Traditional data warehouse workloads also continue as normal.

A key emerging role for Hadoop is that of an Enterprise Data Hub as shown in Figure 2.
Figure 2
An enterprise data hub is a managed and governed Hadoop environment in which to land raw data, refine it and publish new insights that can be delivered to authorised users throughout the enterprise, either on-demand or on a subscription basis. These users may want to add the new insights to existing data warehouses and data marts to enrich what they already know and/or conduct further analyses for competitive advantage.
The Enterprise Data Hub consists of:
• A managed data landing zone (data reservoir)

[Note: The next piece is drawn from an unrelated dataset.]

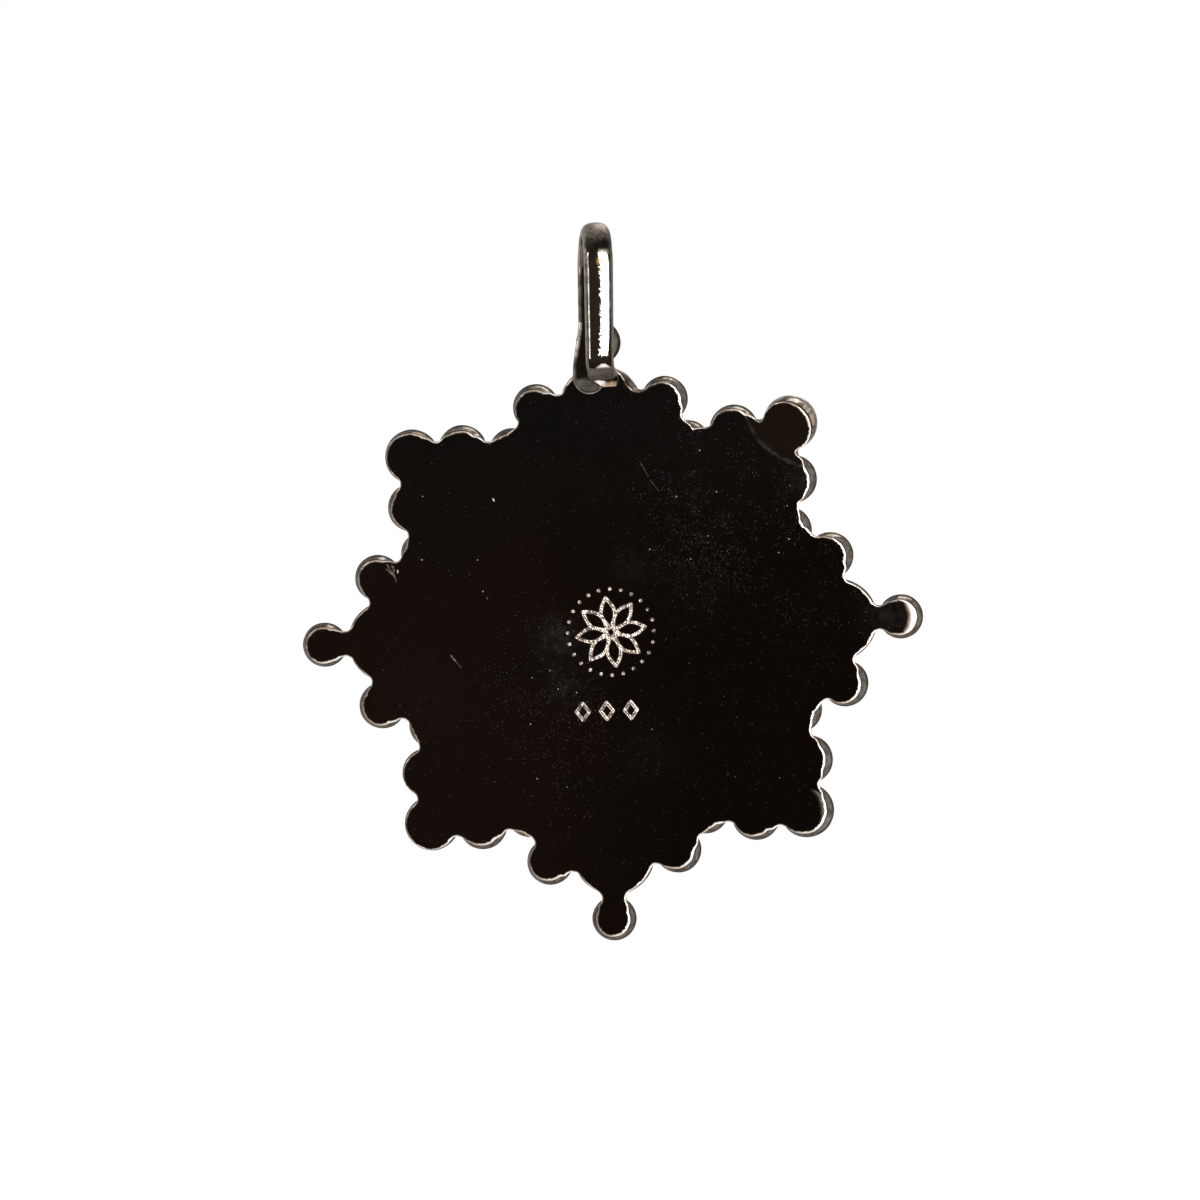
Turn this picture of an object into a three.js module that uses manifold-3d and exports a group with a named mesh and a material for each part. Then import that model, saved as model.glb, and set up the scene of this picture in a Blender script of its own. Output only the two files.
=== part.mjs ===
// Eight-pointed medal pendant: a flat plate edged with soldered half-round beads, a round medal in a
// bezel on its front, and a strap bail on the back of its top arm.
// Millimetres, +Z up. The pendant hangs: the plate stands upright, its flat back faces -Y and its
// decorated front faces +Y. The origin is where a chain bears on the top of the bail's opening.

import * as THREE from 'three';
import { mergeVertices } from 'three/addons/utils/BufferGeometryUtils.js';
import Module from 'manifold-3d';

const wasm = await Module();
wasm.setup();

// Plate
const plateThickness = 1.15;
const edgeRoundRadius = 1.85;    // rounding of the plate's edge towards its back
const filletRadius = 0.5;        // hollow corner between two neighbouring lobes
const neckFilletRadius = 0.6;    // hollow corner at the neck of a tip ball
const filletDip = 0.12;          // least depth of a hollow past the middle of the space between two lobes

// Medal, its bezel and the wire ring round them
const medalRadius = 12.4;
const medalThickness = 1.0;
const medalRelief = 0.35;        // height of the rim, the cross and the roundels above the field
const medalRimWidth = 0.7;
const medalInnerRingRadius = 8.6;
const medalInnerRingWidth = 0.4;
const crossLength = 7.4;         // from the centre to the end of an arm
const crossWaist = 0.85;         // half the width of an arm beside the centre
const crossFlare = 2.3;          // half the width of an arm at its end
const crossFlareStart = 5.2;     // from the centre to where an arm's sides begin to spread
const crossEndHollow = 0.5;      // dip in the end of an arm
const roundelRadius = 1.5;
const roundelReach = 5.6;        // from the medal's centre to a roundel's
const bezelClearance = 0.15;
const bezelWall = 0.4;
const bezelLip = 0.45;           // height of the bezel above the medal's field
const bezelChamfer = 0.13;
const ropeClearance = 0.1;
const ropeWireRadius = 0.45;

// Lobes round the edge. A dome stands on each, on the front face of the plate.
const tipBallRadius = 1.74;
const tipBallHeight = 1.5;
const tipBallGaps = { east: 0.16, north: 0.1, west: 0.16, south: 0.2 };    // to the boss at its root
const armBossRadius = 3.25;
const armBossHeight = 2.2;
const armBossGap = 0.8;          // to the rope ring
const armBeadRadius = 1.82;
const armBeadHeight = 1.5;
const armBeadGap = 0.1;          // to the boss
const cornerBossRadius = 1.6;
const cornerBossHeight = 1.2;
const cornerBossGap = 0.25;      // to the rope ring
const cornerBeadRadius = 1.9;
const cornerBeadHeight = 1.55;
const cornerBeadSpread = 1.2;  // half the space between the two beads of a corner
const cornerBeadGap = 0.68;       // to the small boss inside the corner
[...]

• A governed data refinery
• Published, protected and secure high value insights
• Long-term storage of archived data from data warehouses
All of this is made available in a secure, well-governed environment. Within the enterprise data hub, a data reservoir is where raw data is landed, collected and organised before it enters into the data refinery where data and data relationships are discovered, data is parsed, profiled, cleansed, transformation and integrated. It is then made available to data scientists who may combine it with other trusted data such as master data or historical data from a data warehouse before conducting exploratory analyses in a sandbox environment to identify and produce new business insights. These insights are the output of the data refining process. They are made available to other authorised users in the enterprise by first describing them using common vocabulary data definitions and then publishing them into a new insights zone where they become available for distribution to other platforms and analytical projects.